At Parsons, Bangham learned that life is an adventure of the spirit, mind and body. Bangham had no idea what was in store for him as his remarkable career has taken him to more than 70 countries. Some of his more notable assignments include covering the Panama invasion, refugees crossing the Florida straits on rafts from Castro’s Cuba, multiple stories during the conflict and wars in the Balkans, Iraq, Arab Spring and Arab Revolutions.
However, he’s perhaps best known around the world for an on-going project: documenting children exposed to radiation from the Chernobyl nuclear accident in 1986. Bangham’s early reporting resulted in his founding the American Belarusian Relief Organization. The ABRO is a nonprofit organization and has provided assistance for more than 13,000 of those children since 1990.
He also founded “FindShelter,” a nonprofit that helped survivors of Hurricane Katrina relocate and find jobs and housing. Another organization he he founded was the Center for Environmental Education and Research in Washington, D.C. Both organizations served their purpose and have been closed.
With success in photography came rewards and recognition. Bangham has received major awards in secular and religious competitions, including University of Missouri “Pictures of the Year,” International and National Press Photographers Association “Best of Photojournalism” competition.
He was photo editor for Cape Town 2010: The Lausanne Congress on World Evangelization; and also has served as faculty, staff, judge and lecturer at a number of colleges and universities. Bangham’s relationships at Parsons spawned a belief that, “Ideas are important, as they shape our life and our world [but] we are to live in relationship; it is where we find satisfaction, well-being and meaning.”
Classmate Frank Challant will present Bangham to the Wall of Honor.
Dorothy Topping Bell graduated from Parsons College in 1948 and resides in Fairfield.
Bell came to Parsons from Stockport High School where she graduated valedictorian of her class and has lived in Fairfield for more than 57 years. She majored in history, participated in a number of activities and was a member of Empyrean Sorority [Delta Zeta].
Bell was instrumental in establishing her husband’s veterinary practice in Fairfield after a short stay in South Dakota. She’s been a pillar in the community ever since, in her church, the social community and the cultural development of Fairfield. At the Presbyterian Church, Dorothy’s done it all from teaching, editing the newsletter and serving as Deacon. Her dedication earned recognition from the Association of Presbyterian Women when she was awarded Honorary Life Membership. Upon the passing of her husband, Dorothy devoted her time and energies to the arts and schools of Fairfield and the surrounding community.
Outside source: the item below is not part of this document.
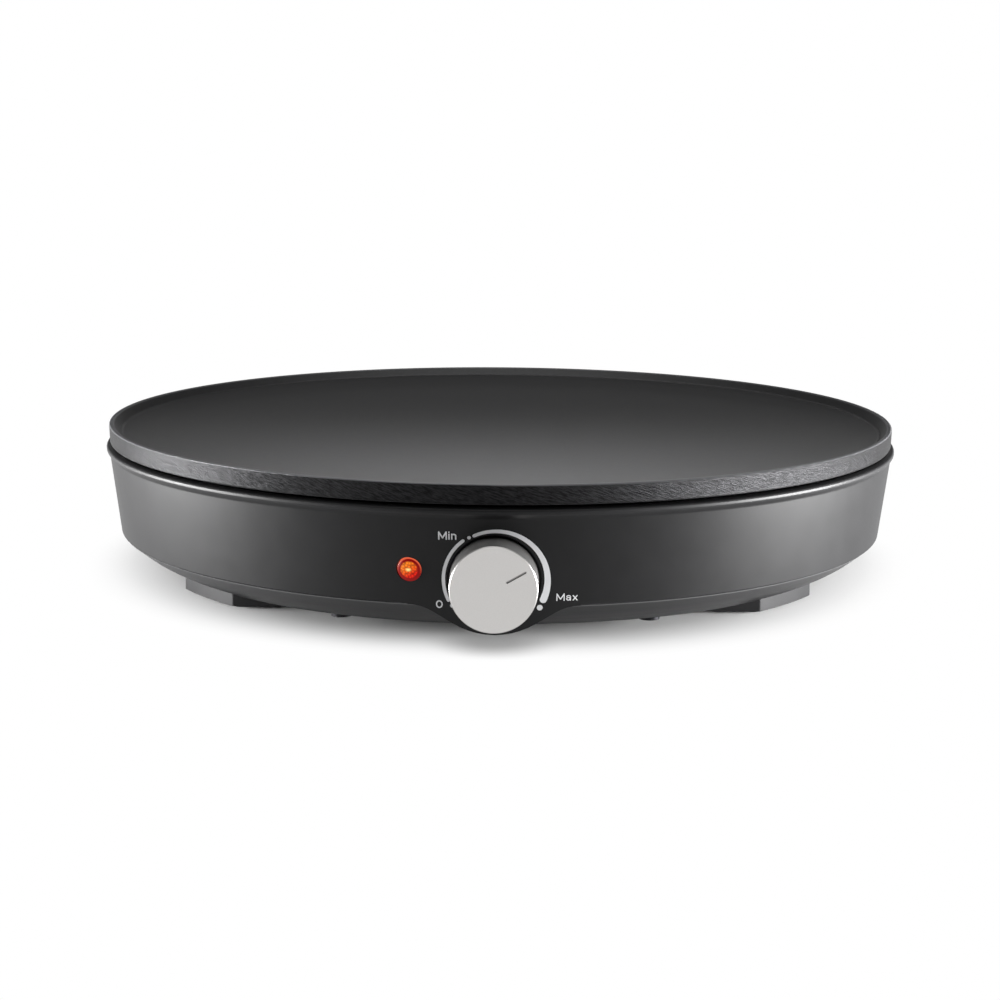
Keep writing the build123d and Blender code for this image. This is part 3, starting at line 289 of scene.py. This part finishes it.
def non_stick(name, colour):
    """Non-stick coating sprayed on cast aluminium: near black, matt, and coarse on the edge."""
    material, tree, shader, place = blank(name, {"Specular IOR Level": 0.5})
    # The coating's orange peel, drawn at 3 mm, and its fine grit, drawn at 0.5 mm.
    peel = noise(tree, place, 3.0, 4.0)
    grit = noise(tree, place, 0.5, 2.0)

    # The edge's slanting streaks, 0.5 mm high and 3 mm long: way round the axis against height.
    here = put(tree, "SeparateXYZ", {0: place}).outputs
    ahead = reckon(tree, "SUBTRACT", AXIS_Y, here["Y"])
    angle = reckon(tree, "ARCTAN2", here["X"], ahead)
    along = reckon(tree, "MULTIPLY", angle, PLATE_R)
    rise = reckon(tree, "MULTIPLY_ADD", along, 0.35, here["Z"])
    laid = put(tree, "CombineXYZ", {"X": along, "Y": rise}).outputs[0]
    long = put(tree, "Mapping", {"Vector": laid, "Scale": (0.15, 1.0, 1.0)}).outputs[0]
    streak = put(tree, "TexNoise", {"Vector": long, "Scale": grains(0.5), "Detail": 3.0,
                                    "Roughness": 0.7}, noise_dimensions="2D").outputs["Fac"]

    # The edge is told by its steep faces, and is bumped deeper.
    facing = put(tree, "NewGeometry").outputs["Normal"]
    upward = reckon(tree, "ABSOLUTE", put(tree, "SeparateXYZ", {0: facing}).outputs["Z"])
    edge = ramp(tree, upward, 0.75, 0.35)
    height = put(tree, "Mix", {"Factor": edge, "A": grit, "B": streak},
                 data_type="FLOAT").outputs[0]
    depth = ramp(tree, edge, low=0.05, high=0.5)
    flat = scaled(tree, colour[:3], ramp(tree, peel, 0.3, 0.7, 0.9, 1.12))
    rough = scaled(tree, linear("#242425")[:3], ramp(tree, streak, 0.35, 0.65, 0.5, 1.5))
    coat = blend(tree, edge, flat, rough)

    # The rim's top and its corners are painted paler: a painted highlight where the edge catches
    # the light.
    crown = ramp(tree, here["Z"], plate_high.z - 0.45 * MM, plate_high.z - 0.2 * MM)
    corner = ramp(tree, upward, 0.95, 0.7)
    painted_highlight = blend(tree, corner, linear("#4e4e51")[:3], linear("#606062")[:3])
    feed(tree, shader, {
        "Base Color": blend(tree, crown, coat, painted_highlight),
        "Metallic": edge,
        "Roughness": ramp(tree, edge, low=0.5, high=0.46),
        "Normal": bumped(tree, height, depth, 0.6)})
    return material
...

She’s spent this period of her life overseeing the cultural development, school meetings while speaking out “for and/or against” issues, as she deemed necessary.
In 1966 she became a charter member of the Fairfield Art Association and actually lobbied the governor to expand the arts throughout the state. In 1979, she accepted membership to the Fairfield Concert Association Board. In 1985, her passion for the arts was also awarded. She was named an Honorary Life Board Member of the Southeast Iowa Symphony Orchestra.
Bell has been a member of this prestigious organization since 1965. As a means to raise funds for the Fairfield Art Association, she founded “The Fairfield Garden Tour” in 1988. This touring event, showcasing selected gardens throughout the city for public viewing, was renamed “The Dorothy Bell Garden Tour” in honor of its founder in 2011.
Naturally, her home, which annually features more than 800 tulip bulbs imported from Holland, is a highlight of the tour. Dorothy’s tireless work in the community earned her the “Outstanding Citizen Community Service Award” in 1998, and the first ever “Outstanding Fine Arts Promoter Award” for 1994-95.
She is proudest of her four children who are, not surprisingly, all
involved in the arts
Bell recently moved to Sunny Brook Assisted Living of Fairfield. Her dear friend, Vera Price Young, will present Bell to the Wall of Honor.